Ende September war bekannt geworden, dass die Smartphone-Bank eine Geldbuße von 4,25 Millionen Euro an die BaFin gezahlt hat, weil Geldwäscheverdachtsmeldungen verspätet bei der Bankenaufsicht eingereicht worden waren. Handy-Banken oder Fintechs wie N26, Revolut oder Monzo gelten als anfälliger für Betrug als traditionelle Geldhäuser, weil ihre Kunden sich ausschließlich online registrieren und die Authentifizierung zudem oft über externe Dienstleister erfolgt. Betrüger oder Betreiber von Fake Shops eröffnen deshalb bevorzugt Konten bei Smartphone- oder Online-Banken.
Börsengang im Visier
Die Investoren scheint das kaum zu kümmern.
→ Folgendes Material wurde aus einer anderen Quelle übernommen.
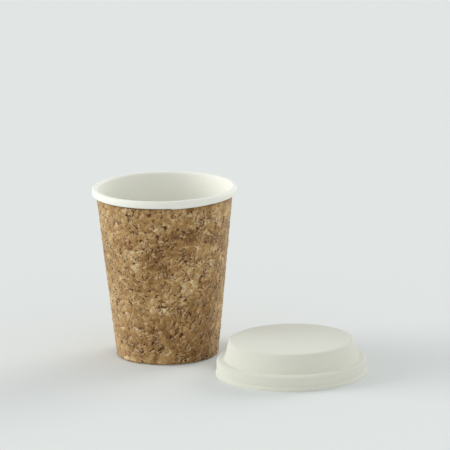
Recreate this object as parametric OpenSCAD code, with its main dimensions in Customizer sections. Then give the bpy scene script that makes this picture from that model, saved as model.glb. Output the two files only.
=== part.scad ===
// A paper coffee cup wrapped in cork, with its moulded lid lying beside it.
// The origin is the middle of the cup's foot, on the table, and +Z is up.
// Every sheet is drawn as a path through the middle of its thickness.

/* [Cup] */
// Height of the cup from the table to the top of its rim
cup_h = 95; // [80:1:120]
// Outer diameter of the rolled rim
rim_d = 80; // [74:0.5:92]
// Diameter of the wall at the table, to the middle of the sheet
foot_d = 54.8; // [48:0.2:62]
// Thickness of the coated wall sheet
paper_t = 0.35; // [0.25:0.05:0.5]
// Glue or coating film between two sheets
film = 0.03; // [0.02:0.01:0.06]

/* [Rolled rim] */
// Width of the roll, from the inside of the mouth to its outer face
roll_w = 2.9; // [2.5:0.1:3.4]
// Height of the roll
roll_h = 4.2; // [3.8:0.1:5.2]
// Clear space between the turned-in edge and the wall, at the top of the roll
curl_gap = 0.3; // [0.2:0.05:0.5]
// Clear space above the turned-in edge inside the roll
tail_gap = 1.5; // [1.3:0.1:1.8]

/* [Foot] */
// Height of the bottom disc's underside above the table
recess_h = 7.2; // [5:0.1:10]
// Thickness of the bottom sheet
bottom_t = 0.3; // [0.2:0.05:0.45]
// Bend where the bottom disc turns down, to the middle of the sheet
bottom_bend = 0.6; // [0.4:0.05:0.9]
// Space between the folded-up hem and the bottom disc
hem_gap = 1; // [0.8:0.1:2]
// Radius inside the fold at the foot
fold_in = 0.06; // [0.03:0.01:0.1]
// Space between the fold and the bottom sheet's turned-down edge
edge_gap = 0.25; // [0.1:0.05:0.8]

/* [Cork wrap] */
// Thickness of the cork sheet with its backing
cork_t = 0.6; // [0.4:0.05:1]
// Height of the cork's lower edge above the table
cork_lift = 0.5; // [0.4:0.1:2]
// Space between the cork's upper edge and the roll
cork_gap = 0.35; // [0.2:0.05:1.5]

/* [Laps] */
// Where the wall sheet's inner cut edge runs, counted round from +X
wall_lap_a = -84; // [-120:1:-60]
// Where the cork sheet's outer cut edge runs, counted round from +X
cork_lap_a = 96; // [60:1:120]
// How far round a lap takes to run out to a single sheet
lap_run = 35; // [25:1:45]
// Length over which the inner lap is pressed flat below the rim
lap_end = 1.2; // [0.6:0.1:3]

/* [Lid] */
// Height of the lid
lid_h = 18.7; // [15:0.1:24]
// Height of the ledge that sits on the rim
ledge_h = 8.2; // [7.4:0.1:10]
// Outer diameter of the flat top
lid_top_d = 68; // [60:0.5:71]
// Thickness of the lid's wall
lid_t = 0.7; // [0.5:0.05:0.9]
// Clearance between the rim and the inside of the skirt
lid_fit = 0.15; // [0.05:0.05:0.4]
// Clearance between the mouth and the drum that enters it
plug_gap = 0.4; // [0.2:0.1:1]
// How far the skirt pinches in under the rim
pinch_in = 0.45; // [0.2:0.05:0.7]
// How far the lip flares out past the skirt
lip_out = 0.55; // [0.3:0.05:1]
// Height of the straight lip at the bottom of the skirt
lip_h = 1; // [0.6:0.1:1.6]
// Rounding of the top edge, to the middle of the wall
crown_r = 1.3; // [0.8:0.1:2.5]
// Rounding of the shoulder over the rim, to the middle of the wall
shoulder_r = 1.2; // [0.8:0.1:1.4]
// Rounding in the corner between the drum and the ledge
corner_r = 0.8; // [0.6:0.1:1.2]
// Rounding of the pinch and of the lip
pinch_r = 0.7; // [0.5:0.05:0.8]

/* [Lid beside the cup] */
// Direction from the cup to the lid, counted round from +X
lid_a = -34; // [-180:1:180]
// Space on the table between the cup's foot and the lid
lid_space = 12.5; // [2:0.5:60]

/* [Hidden] */
$fn = 96;
// Largest turn between two points of a rounded corner
arc_step = 12;
// Points nearer than this are one point
same_point = 0.001;
// Extra length and turn by which one shape cuts right through another
over = 1;
over_a = 15;

// The wall leans out from the foot to the mouth
rim_r = rim_d / 2 - paper_t / 2;
mouth_r = rim_d / 2 - roll_w + paper_t / 2;
top_z = cup_h - paper_t / 2;
slope = (mouth_r - foot_d / 2) / top_z;
taper = atan(slope);

// Radius of a surface that runs beside the wall, off by this much across it
function wall_r(z, off = 0) = foot_d / 2 + z * slope + off / cos(taper);

// The roll and the edge that curls up inside it
roll_r = (roll_w - paper_t) / 2;
tail_r = mouth_r + paper_t + curl_gap;
curl_r = (rim_r - tail_r) / 2;
curl_z = cup_h - roll_h + paper_t / 2;
tail_z = cup_h - paper_t - tail_gap;

// The hem is folded up inside the turned-down edge of the bottom sheet
skirt_off = -(paper_t / 2 + film + bottom_t / 2);
hem_off = -(paper_t + bottom_t + 2 * film);
hem_z = recess_h - hem_gap;
fold_r = paper_t / 2 + fold_in;
disc_z = recess_h + bottom_t / 2;
skirt_z = paper_t + edge_gap;

// The cork lies round the outside of the wall
cork_off = paper_t / 2 + film + cork_t / 2;
cork_top = cup_h - roll_h - cork_gap;

// The lid is sized from the rim that it closes
lid_top_z = lid_h - lid_t / 2;
ledge_z = ledge_h - lid_t / 2;
crown_x = lid_top_d / 2 - lid_t / 2;
drum_x = rim_d / 2 - roll_w - plug_gap - lid_t / 2;
skirt_x = rim_d / 2 + lid_fit + lid_t / 2;
pinch_x = skirt_x - pinch_in;
lip_x = skirt_x + lip_out;
groove_z = ledge_h - lid_t - roll_h + lid_fit;
pinch_z = (groove_z + lip_h) / 2;
lid_r = lip_x + lid_t / 2;
lid_reach = wall_r(0, cork_off + cork_t / 2) + lid_space + lid_r;

function unit(v) = v / norm(v);
function turn(a) = a - 360 * round(a / 360);
function angle_of(v) = atan2(v.y, v.x);
function flat(p) = [p[0], p[1]];

// The arc that rounds corner p, on a path that comes from a and goes to b
function corner(a, p, b, r) =
    let (
        u = unit(a - p),
        w = unit(b - p),
        half = acos(u * w) / 2,
        c = p + unit(u + w) * r / sin(half),
        a0 = angle_of(p + u * r / tan(half) - c),
        sweep = turn(angle_of(p + w * r / tan(half) - c) - a0),
        n = ceil(abs(sweep) / arc_step)
    )
    [for (i = [0 : n]) c + r * [cos(a0 + sweep * i / n), sin(a0 + sweep * i / n)]];

// A path of [x, z, radius] corners, with each corner rounded to its radius
function rounded(path) =
    let (
        last = len(path) - 1,
        raw = [for (i = [0 : last]) each (path[i][2] == 0
            ? [flat(path[i])]
            : corner(flat(path[i - 1]), flat(path[i]), flat(path[i + 1]), path[i][2]))]
    )
    [for (i = [0 : len(raw) - 1]) if (i == 0 || norm(raw[i] - raw[i - 1]) > same_point) raw[i]];

// A point moved sideways by d from vertex i of a path
function beside(p, i, d) =
    let (
        last = len(p) - 1,
        u = unit(p[min(i + 1, last)] - p[min(i, last - 1)]),
        w = unit(p[max(i, 1)] - p[max(i - 1, 0)]),
        m = [-u.y - w.y, u.x + w.x]
    )
    p[i] + m * d / (1 + u * w);

// The outline of a sheet of thickness t along a path
function ribbon(p, t) = concat(
    [for (i = [0 : len(p) - 1]) beside(p, i, t / 2)],
    [for (i = [len(p) - 1 : -1 : 0]) beside(p, i, -t / 2)]
);

// A round sheet: the outline turned once about the axis
module turned_sheet(path, t) {
    rotate_extrude() polygon(ribbon(rounded(path), t));
}

// A solid cone beside the wall, between two heights
module wall_cone(z0, z1, off) {
    translate([0, 0, z0])
        cylinder(h = z1 - z0, r1 = wall_r(z0, off), r2 = wall_r(z1, off));
}

// How far the lapped surface's centre is moved, so that it runs out smoothly
function lap_shift(t) = t / cos(taper) / (1 - cos(lap_run));

// The wall sheet's inner lap: one sheet thick at the cut edge, then running out
module inner_lap() {
    face = -paper_t / 2;
    shift = lap_shift(paper_t);
    z0 = recess_h + bottom_t + film;
    z1 = top_z - roll_r;
    deep = 2 * paper_t;
    difference() {
        rotate_extrude(angle = lap_run + over_a, start = wall_lap_a) polygon([
            [wall_r(z0, face - deep), z0],
            [wall_r(z0), z0],
            [wall_r(z1), z1],
            [wall_r(z1 - lap_end, face - deep), z1 - lap_end]
        ]);
        rotate([0, 0, wall_lap_a]) translate([-shift, 0, 0])
            wall_cone(z0 - over, z1 + over, face - paper_t + shift * cos(taper));
    }
}

// The cork sheet's outer lap, made the same way on the outside
module outer_lap() {
    face = cork_off + cork_t / 2;
    shift = lap_shift(cork_t);
    high = 2 * cork_t;
    intersection() {
        rotate_extrude(angle = lap_run + over_a, start = cork_lap_a) polygon([
            [wall_r(cork_lift, cork_off), cork_lift],
            [wall_r(cork_lift, face + high), cork_lift],
            [wall_r(cork_top, face + high), cork_top],
            [wall_r(cork_top, cork_off), cork_top]
        ]);
        rotate([0, 0, cork_lap_a]) translate([shift, 0, 0])
            wall_cone(cork_lift - over, cork_top + over, face + cork_t - shift * cos(taper));
    }
}

// The side wall: one sheet, rolled out at the rim and folded in at the foot
module cup_wall() {
    color([0.93, 0.93, 0.90]) union() {
        turned_sheet([
            [wall_r(hem_z, hem_off), hem_z, 0],
            [wall_r(paper_t / 2, hem_off), paper_t / 2, fold_r],
            [wall_r(paper_t / 2), paper_t / 2, fold_r],
            [mouth_r, top_z, roll_r],
            [rim_r, top_z, roll_r],
            [rim_r, curl_z, curl_r],
            [tail_r, curl_z, curl_r],
            [tail_r, tail_z, 0]
        ], paper_t);
        inner_lap();
    }
}

// The bottom: a disc whose edge is turned down between the wall and its hem
module cup_bottom() {
    color([0.90, 0.90, 0.86]) turned_sheet([
        [0, disc_z, 0],
        [wall_r(disc_z, skirt_off), disc_z, bottom_bend],
        [wall_r(skirt_z, skirt_off), skirt_z, 0]
    ], bottom_t);
}

// The cork sheet, wrapped round the wall and lapped at the back
module cork_sleeve() {
    color([0.62, 0.47, 0.32]) union() {
        turned_sheet([
            [wall_r(cork_lift, cork_off), cork_lift, 0],
            [wall_r(cork_top, cork_off), cork_top, 0]
        ], cork_t);
        outer_lap();
    }
}

// The lid: one moulded shell with a flat top, a ledge and a skirt that grips the rim
module lid() {
    color([0.84, 0.84, 0.79]) rotate([0, 0, lid_a]) translate([lid_reach, 0, 0])
        turned_sheet([
            [0, lid_top_z, 0],
            [crown_x, lid_top_z, crown_r],
            [drum_x, ledge_z, corner_r],
            [skirt_x, ledge_z, shoulder_r],
            [skirt_x, groove_z, pinch_r],
            [pinch_x, pinch_z, pinch_r],
            [lip_x, lip_h, pinch_r],
            [lip_x, 0, 0]
        ], lid_t);
}

cup_wall();
cup_bottom();
cork_sleeve();
lid();
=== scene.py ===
# %% [markdown]
# A paper coffee cup wrapped in cork, with its lid beside it.
# The construction comes from the packed model, and this lesson gives each sheet its finish.
# The real cup is made of three sheets: a coated paper wall, a paper bottom and a cork wrap.
# The lid is one moulded shell. Every piece is rebuilt here as the sheet or shell that it is,
# with the same sizes, so it lies exactly where the packed model has it.

# %% Load the packed model
from functools import reduce
from math import acos, atan, atan2, ceil, cos, degrees, pi, radians, sin, tan

import bmesh
import bpy
from mathutils import Matrix, Vector


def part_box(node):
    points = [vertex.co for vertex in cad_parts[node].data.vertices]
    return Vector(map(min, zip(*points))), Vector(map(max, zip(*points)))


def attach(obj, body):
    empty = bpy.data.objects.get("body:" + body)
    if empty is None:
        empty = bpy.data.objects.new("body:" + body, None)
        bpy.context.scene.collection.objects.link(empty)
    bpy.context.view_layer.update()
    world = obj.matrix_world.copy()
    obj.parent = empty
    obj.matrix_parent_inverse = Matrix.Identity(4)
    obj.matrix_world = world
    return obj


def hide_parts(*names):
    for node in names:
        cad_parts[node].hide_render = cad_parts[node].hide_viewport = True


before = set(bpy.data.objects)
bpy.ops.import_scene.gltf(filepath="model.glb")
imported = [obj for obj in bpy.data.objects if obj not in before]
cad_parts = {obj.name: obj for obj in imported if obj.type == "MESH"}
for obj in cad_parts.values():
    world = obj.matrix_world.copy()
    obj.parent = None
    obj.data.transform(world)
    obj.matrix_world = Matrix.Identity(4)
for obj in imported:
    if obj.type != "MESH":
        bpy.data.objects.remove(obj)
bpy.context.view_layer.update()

print("nodes:", sorted(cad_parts))

# %% [markdown]
# The sizes that set the cup's shape, in metres. The rim and the height are read from the frame.
# A sheet is too thin to measure there, so its thickness is named here.
# A wall that leans has a slope, and everything that runs beside it is worked out from that one line.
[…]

Zu den Geldgebern, die an N26 beteiligt sind, gehören unter anderem der Versicherungskonzern Allianz, der Staatsfonds GIC aus Singapur, der chinesische Internet-Riese Tencent, Earlybird und der US-Investor Peter Thiel. Auch die US-Beteiligungsgesellschaft Dragoneer Investment Group war bei der jüngsten Finanzierungsrunde dabei. Mit dem Geld will N26 weiter expandieren und fokussiert sich dabei auf Kontinentaleuropa. So sollen beispielsweise Kunden in Polen und Rumänien gewonnen werden. Geplant ist auch ein kleinerer Testlauf in Brasilien.
N26 will auch die über die App verfügbaren Angebote ausbauen und seine Teams vergrößern. In den kommenden Jahren sollen weltweit 1000 Mitarbeiter in den Bereichen Technologie, Produktmanagement und digitaler Sicherheit eingestellt werden. Derzeit beschäftigt N26 rund 1500 Mitarbeiter. Gleichzeitig nimmt die Bank auch ihren Börsengang ins Visier. "Mit den Investoren, die wir mit an Bord bekommen haben, machen wir auch einen ganz wichtigen Schritt in Richtung Börsengang in den kommenden Jahren", sagte Stalf.
Klarna mehr wert als Deutsche Bank
Dass die jungen Techfirmen die traditionellen Bankhäuser immer mehr unter Druck setzen, zeigt auch ein Blick auf den schwedischen Zahlungsdienstleister Klarna. Das Unternehmen gilt als Europas wertvollster Techkonzern der Finanzbranche und wird derzeit mit knapp 26 Milliarden Euro bewertet. Damit ist Klarna mehr wert als die Deutsche Bank; Deutschlands größte Bank wird mit 23,7 Milliarden Euro bewertet. Für die Investoren zählen vor allem die zweistelligen Wachstumsraten sowie die immer stärkere Digitalisierung der Bankgeschäfte. Hiervon profitieren die von Beginn an auf Technologie fokussierten Firmen wie Klarna und N26 stärker als stationäre Bankhäuser mit ihren Zehntausenden Beschäftigten und einem teuren Filialnetz.